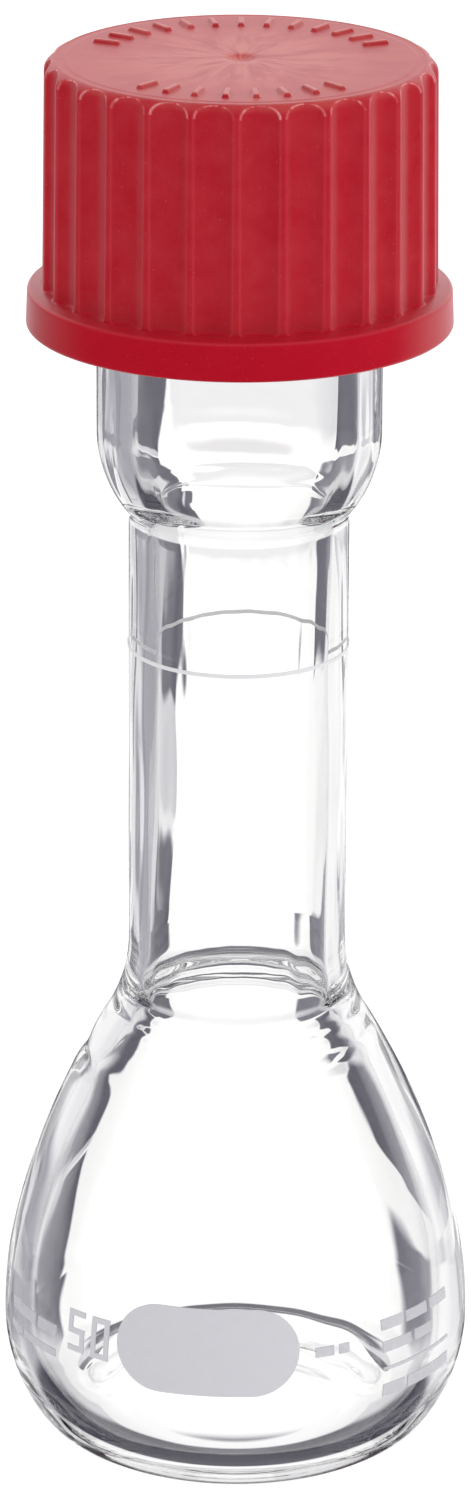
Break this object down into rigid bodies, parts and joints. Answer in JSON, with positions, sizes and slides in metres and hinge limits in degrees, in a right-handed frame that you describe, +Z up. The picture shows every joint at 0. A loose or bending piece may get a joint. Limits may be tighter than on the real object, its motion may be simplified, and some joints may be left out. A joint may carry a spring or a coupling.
{
  "type": "volumetric flask",
  "caption": "Heavy-walled volumetric flask with a pear-shaped bulb, a wide neck with a graduation ring and a fluted red screw cap with a seal that unscrews and lifts off.",
  "frame": {"origin": "centre of the foot's resting plane, on the flask's axis", "axes": "+Z up the flask's axis, -Y towards the side with the write-on spot, +X to the right when looking at that side"},
  "size_m": [0.0464, 0.0465, 0.1414],
  "materials": {
    "glass": "clear, fire-polished borosilicate glass",
    "enamel": "fired matt enamel, pale grey",
    "cap_red": "moulded PBT, red, satin",
    "silicone": "soft, translucent white silicone",
    "ptfe": "smooth, waxy film"
  },
  "bodies": {
    "flask": {"flask_body": "glass", "graduation_ring": "enamel", "marking_spot": "enamel", "capacity_mark": "enamel", "maker_bars": "enamel", "thread_bars": "enamel", "batch_bars": "enamel"},
    "seal": {"sealing_disc": "silicone", "ptfe_facing": "ptfe"},
    "cap": {"screw_cap": "cap_red"}
  },
  "joints": [
    {"name": "cap_rise", "type": "slide", "parent": "flask", "child": "seal", "axis": [0, 0, 1], "range_m": [0, 0.0221]},
    {"name": "cap_turn", "type": "hinge", "parent": "seal", "child": "cap", "pos_m": [0, 0, 0.125], "axis": [0, 0, 1], "range_deg": [0, 1980]}
  ],
  "couplings": [
    {"joint": "cap_rise", "follows": "cap_turn", "m_per_rad": 0.00063662}
  ]
}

■ **Written task**
Extract the complete listing above, reproducing each line exactly.

■ **Solution for this task**
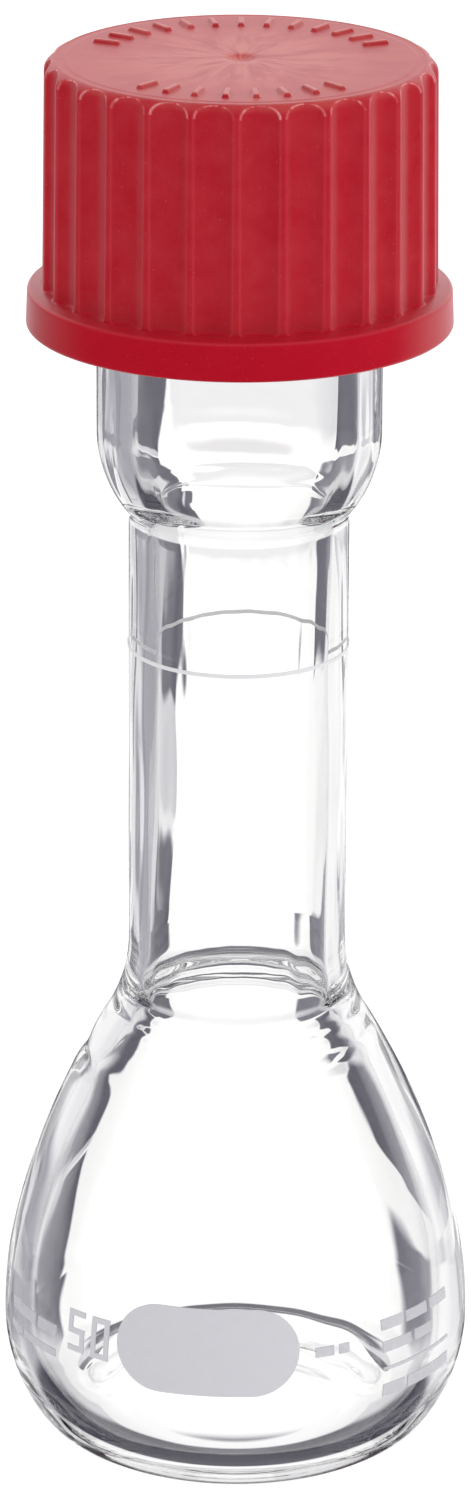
Break this object down into rigid bodies, parts and joints. Answer in JSON, with positions, sizes and slides in metres and hinge limits in degrees, in a right-handed frame that you describe, +Z up. The picture shows every joint at 0. A loose or bending piece may get a joint. Limits may be tighter than on the real object, its motion may be simplified, and some joints may be left out. A joint may carry a spring or a coupling.
{
  "type": "volumetric flask",
  "caption": "Heavy-walled volumetric flask with a pear-shaped bulb, a wide neck with a graduation ring and a fluted red screw cap with a seal that unscrews and lifts off.",
  "frame": {"origin": "centre of the foot's resting plane, on the flask's axis", "axes": "+Z up the flask's axis, -Y towards the side with the write-on spot, +X to the right when looking at that side"},
  "size_m": [0.0464, 0.0465, 0.1414],
  "materials": {
    "glass": "clear, fire-polished borosilicate glass",
    "enamel": "fired matt enamel, pale grey",
    "cap_red": "moulded PBT, red, satin",
    "silicone": "soft, translucent white silicone",
    "ptfe": "smooth, waxy film"
  },
  "bodies": {
    "flask": {"flask_body": "glass", "graduation_ring": "enamel", "marking_spot": "enamel", "capacity_mark": "enamel", "maker_bars": "enamel", "thread_bars": "enamel", "batch_bars": "enamel"},
    "seal": {"sealing_disc": "silicone", "ptfe_facing": "ptfe"},
    "cap": {"screw_cap": "cap_red"}
  },
  "joints": [
    {"name": "cap_rise", "type": "slide", "parent": "flask", "child": "seal", "axis": [0, 0, 1], "range_m": [0, 0.0221]},
    {"name": "cap_turn", "type": "hinge", "parent": "seal", "child": "cap", "pos_m": [0, 0, 0.125], "axis": [0, 0, 1], "range_deg": [0, 1980]}
  ],
  "couplings": [
    {"joint": "cap_rise", "follows": "cap_turn", "m_per_rad": 0.00063662}
  ]
}